Roteirizado pelo próprio Bertolucci em parceria com Umberto Contarello e Francesca Marciano, tendo como base o romance de Niccolò Ammaniti, “Eu e Você” conta a história de Lorenzo, um introvertido e anti-social adolescente de 14 anos que, aproveitando a oportunidade de um álibi, uma excursão da escola, pretende isolar-se do mundo no porão de seu prédio durante uma semana. Tudo ocorre mais ou menos como planejado até que sua meia irmã mais velha, Olívia, uma jovem com sérios problemas de dependência química, aparece pedindo ajuda para dividir o local com ele.

É justamente na interação entre os dois que o filme encontra sua força. Ambos são filhos do mesmo pai, mas de mães diferentes. As duas se odeiam. A mãe de Olívia culpa a mãe de Lorenzo pela crise no relacionamento entre os dois. Esta relação, aliás, acaba por ser um dos únicos problemas do longa. O conflito familiar é pouco explorado, o que exige do espectador uma imaginação além do conveniente, algo que devia estar contido dentro da trama. Mas, ainda assim, não é nada que comprometa significativamente o resultado final.

Há muito tempo sem se verem, os jovens desenvolvem uma relação de afetividade e cumplicidade curiosa e surpreendentemente tocante, criando uma realidade particular apenas deles.  Neste sentido, a abordagem de Bertolucci na direção é precisa. Os ângulos inclinados, recurso utilizado pelo diretor de modo corriqueiro durante toda a projeção, ilustram de maneira bastante inteligente a vida daqueles personagens, sempre torta, desajustada e à procura de estabilidade. Tais escolhas dão coesão à narrativa, nunca deixando que ela descambe para o lado do melodrama e da previsibilidade.

Vale destacar também o excelente trabalho de atuação do estreante Jacopo Olmo Antinori e da bela Tea Falco, que conseguem transmitir de forma bastante econômica, sem exagerar na dose, ainda que, por vezes, isso seja necessário, toda a angústia que carregam em suas vidas. A força do olhar distante, vazio e frio de Lorenzo contrastando com a expressão vivaz e sedenta de Olívia resulta em uma dinâmica poderosa, que leva a narrativa a um patamar diferenciado.

Falando em contrastes, não deixa de ser curioso que Lorenzo exerça um verdadeiro fascínio pelo formigueiro artificial que carrega consigo. O garoto passa horas observando a rotina das formigas, a maneira coletiva como elas se organizam, a divisão das tarefas e a ajuda mútua para o bem da “sociedade”. É quase como se o próprio Lorenzo quisesse, de alguma forma, aprender com isso, compreender essa visão coletiva de mundo tão distante da sua realidade e tornar-se uma pessoa mais sociável.

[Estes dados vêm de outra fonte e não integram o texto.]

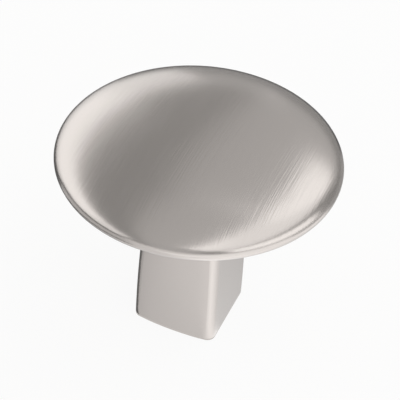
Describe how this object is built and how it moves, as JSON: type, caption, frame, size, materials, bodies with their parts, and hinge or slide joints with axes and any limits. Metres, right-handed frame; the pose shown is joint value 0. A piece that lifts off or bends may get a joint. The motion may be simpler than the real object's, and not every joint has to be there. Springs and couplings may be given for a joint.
{
  "type": "cabinet knob",
  "caption": "Round domed cabinet knob on a square stem, cast in one piece, with a blind screw hole in its base.",
  "frame": {"origin": "middle of the base, on the plane that seats on the door or drawer front", "axes": "+Z out from the door along the screw hole to the crown of the head; the stem's flat sides face X and its bowed sides face Y"},
  "size_m": [0.032, 0.032, 0.0272],
  "materials": {
    "satin_nickel": "satin nickel plate over brushed zinc"
  },
  "bodies": {
    "root": {"knob": "satin_nickel"}
  },
  "joints": []
}
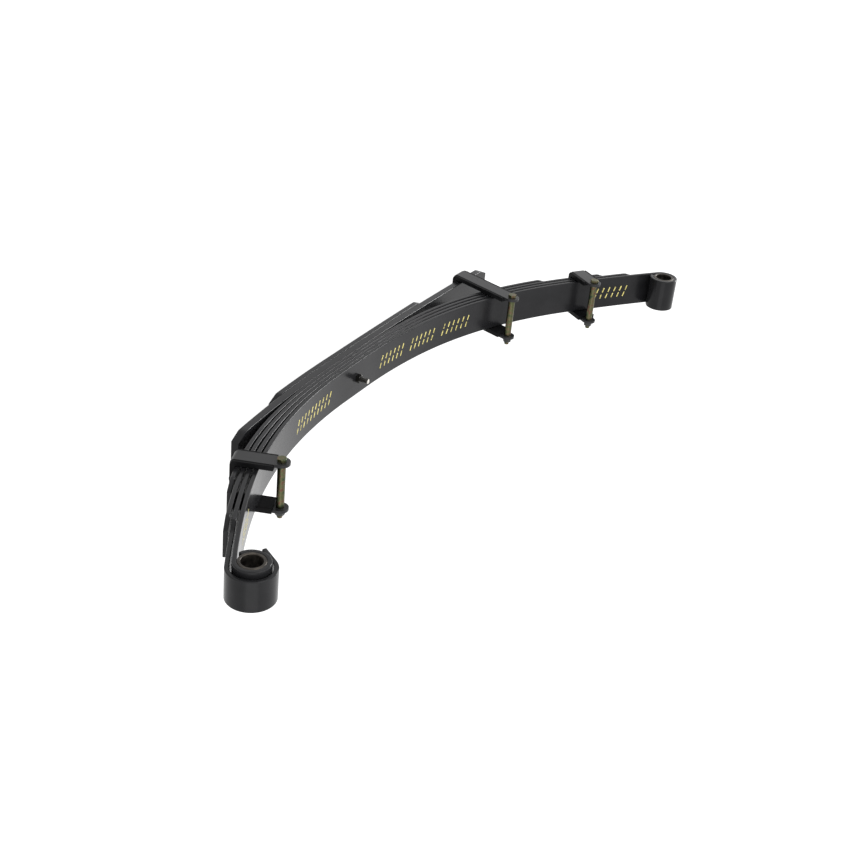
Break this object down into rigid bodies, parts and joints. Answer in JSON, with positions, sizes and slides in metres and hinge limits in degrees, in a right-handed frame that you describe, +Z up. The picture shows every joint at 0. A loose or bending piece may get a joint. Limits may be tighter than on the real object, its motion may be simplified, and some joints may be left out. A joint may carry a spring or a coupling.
{
  "type": "leaf spring",
  "caption": "Arched multi-leaf suspension spring with rolled eyes at both ends, a loose wrap round the front eye, stiff lower leaves and bolted rebound clips.",
  "frame": {"origin": "on the centre bolt's axis, on the flat underside of the lowest leaf, where the spring lies on the axle pad", "axes": "+X along the spring towards the shackle eye at the rear, +Y across the leaves (the width), +Z up towards the vehicle frame, the concave side"},
  "size_m": [1.2876, 0.098, 0.3523],
  "materials": {
    "leaf_paint": "black satin paint over sprung steel, with pale yellow paint bars",
    "clip_paint": "black satin paint",
    "bolt_zinc": "yellow zinc plate",
    "sleeve_steel": "bare machined steel with a brown tint",
    "centre_steel": "dark steel",
    "liner_plastic": "black moulded plastic"
  },
  "bodies": {
    "pack": {"main_leaf": "leaf_paint", "second_leaf": "leaf_paint", "third_leaf": "leaf_paint", "fourth_leaf": "leaf_paint", "overload_leaf": "leaf_paint", "lowest_leaf": "leaf_paint", "centre_bolt": "centre_steel", "centre_nut": "bolt_zinc", "middle_clip_strap": "clip_paint", "middle_clip_liner": "liner_plastic", "middle_clip_bolt": "bolt_zinc", "middle_clip_spacer": "bolt_zinc", "middle_clip_nut": "bolt_zinc", "middle_clip_rivet": "clip_paint"},
    "front_eye_end": {"front_eye_sleeve": "sleeve_steel"},
    "rear_eye_end": {"rear_eye_sleeve": "sleeve_steel"},
    "front_clip": {"front_clip_strap": "clip_paint", "front_clip_liner": "liner_plastic", "front_clip_bolt": "bolt_zinc", "front_clip_spacer": "bolt_zinc", "front_clip_nut": "bolt_zinc", "front_clip_rivet": "clip_paint"},
    "rear_clip": {"rear_clip_strap": "clip_paint", "rear_clip_liner": "liner_plastic", "rear_clip_bolt": "bolt_zinc", "rear_clip_spacer": "bolt_zinc", "rear_clip_nut": "bolt_zinc", "rear_clip_rivet": "clip_paint"}
  },
  "joints": [
    {"name": "front_arm_flex", "type": "hinge", "parent": "pack", "child": "front_eye_end", "pos_m": [-0.16875, 0, 0.0574], "axis": [0, -1, 0], "range_deg": [-2, 11.5], "stiffness_Nm_per_rad": 3460, "deforming": ["main_leaf", "second_leaf", "third_leaf", "fourth_leaf"]},
    {"name": "rear_arm_flex", "type": "hinge", "parent": "pack", "child": "rear_eye_end", "pos_m": [0.2, 0, 0.0608], "axis": [0, 1, 0], "range_deg": [-2, 17], "stiffness_Nm_per_rad": 2350, "deforming": ["main_leaf", "second_leaf", "third_leaf", "fourth_leaf"]},
    {"name": "front_clip_swing", "type": "hinge", "parent": "pack", "child": "front_clip", "pos_m": [-0.2141, 0, 0.0595], "axis": [0, -1, 0], "range_deg": [-2, 11.1]},
    {"name": "rear_clip_swing", "type": "hinge", "parent": "pack", "child": "rear_clip", "pos_m": [0.2441, 0, 0.071], "axis": [0, 1, 0], "range_deg": [-2.2, 18.3]}
  ],
  "couplings": [
    {"joint": "front_clip_swing", "follows": "front_arm_flex", "ratio": 0.9585},
    {"joint": "rear_clip_swing", "follows": "rear_arm_flex", "ratio": 1.0717}
  ]
}
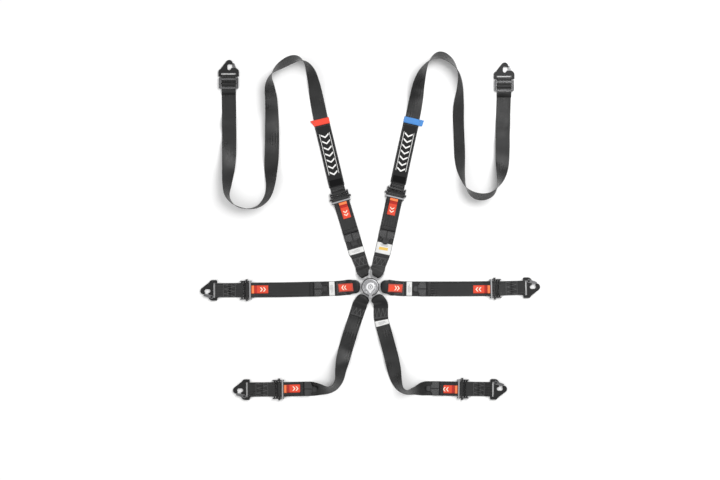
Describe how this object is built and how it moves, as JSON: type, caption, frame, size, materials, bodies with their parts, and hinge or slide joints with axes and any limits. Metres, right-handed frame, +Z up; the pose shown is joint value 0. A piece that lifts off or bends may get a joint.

A fotografia de Fábio Cianchetti ilustra, por meio de ambientes fechados, estreitos e escuros, o verdadeiro ‘’casulo social’’ em que se encontram os irmãos. Os enquadramentos frequentemente fechados, em primeiro plano, dão um tom claustrofóbico e agoniante que é extremamente bem-vindo, uma vez que, além de estarem no porão de um prédio, o que já é naturalmente claustrofóbico, os próprios personagens são prisioneiros de si mesmos, de seus vícios e das convenções sociais que os cercam.

Assim, “Eu e Você” nos conta uma história densa, tensa e intensa, que “flutua” sobre diversos temas contemporâneos, não só da juventude, mas da própria condição existencial humana. Tudo isso com uma abordagem atual, simples, precisa e inteligente. Afinal, não é à toa que seu diretor tenha reconhecimento que tem. Que este seja apenas o primeiro passo do que, até então, promete ser um retorno triunfal.